The decision “confirms all the good principles under the CCAA,” Duchesne adds: “that the supervising judge is the right person to establish whether or not that set-up should be allowed.”

Liquidating CCAA

In addition, Duchesne says, “there used to be a difference between Western Canada and Eastern Canada in whether ‘liquidating CCAA’ should be allowed.” Liquidating CCAA, as opposed to a “restructuring CCAA,” starts with an initial order granting a stay of proceedings but does not result in a plan of arrangement being proposed to the creditors, he explains. “The stay is there to protect the company from its creditors while it usually runs a sale process to find a buyer for the assets of the company while it is operating, generating a better value for the creditors.”

Once the assets are sold to a third party under court supervision, the company is an empty shell with no operations; its assets have been liquidated and proceeds paid in accordance with priorities of rank provided under the law.

Friday’s decision confirms that liquidating CCAAs “are a trend and they are legal; they are there and for a good reason.

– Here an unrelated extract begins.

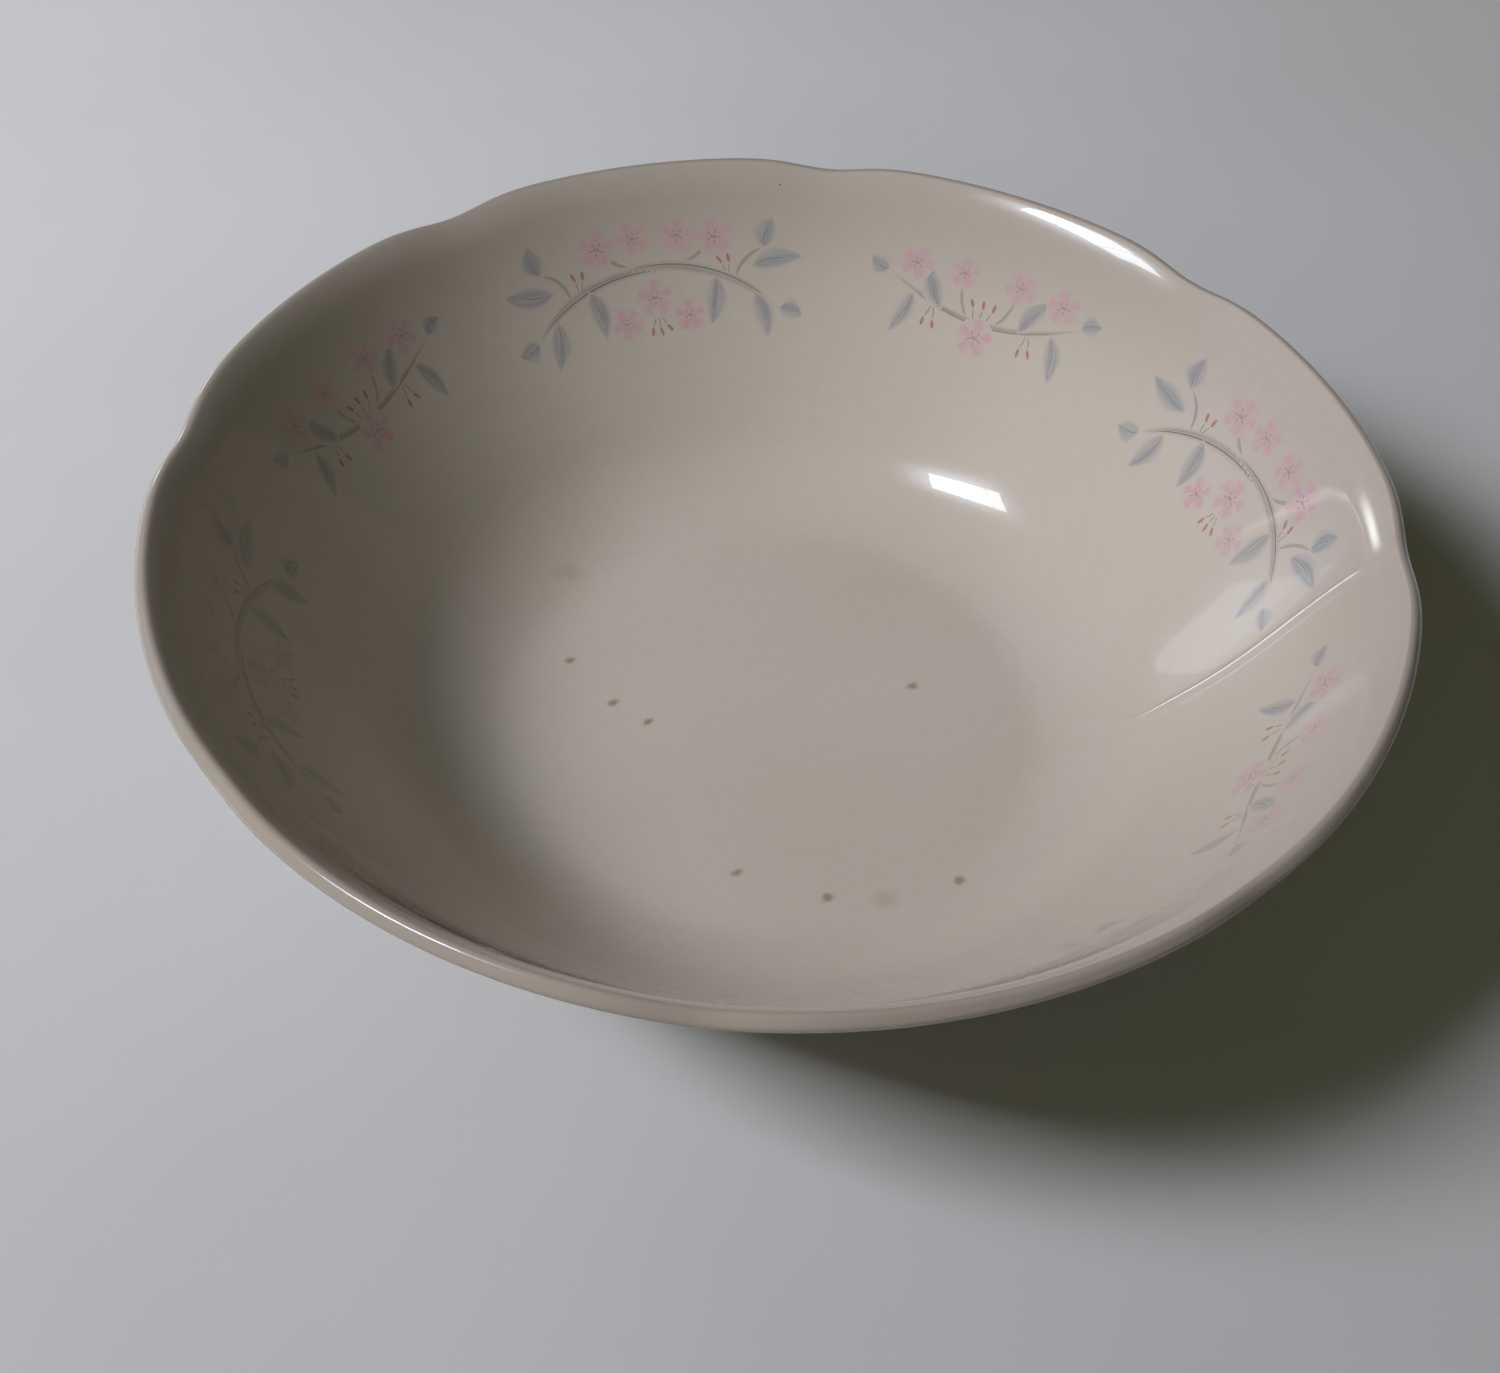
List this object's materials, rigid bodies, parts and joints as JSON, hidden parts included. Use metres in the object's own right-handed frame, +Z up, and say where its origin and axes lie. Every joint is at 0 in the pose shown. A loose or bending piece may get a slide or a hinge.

It allows us to get the best price for the assets and allows for the continuation of the business without the corporate entity, and so people keep jobs, suppliers keep customers, and life goes on for the best of society even though there were losses.”

In dissenting reasons Justice Russell Brown would have returned the matter to Quebec’s Superior Court, solely for it to decide whether the City could effect compensation, since the supervising judge – mistakenly, Justice Brown believed -- did not see that she was permitted to exercise her discretion in the case.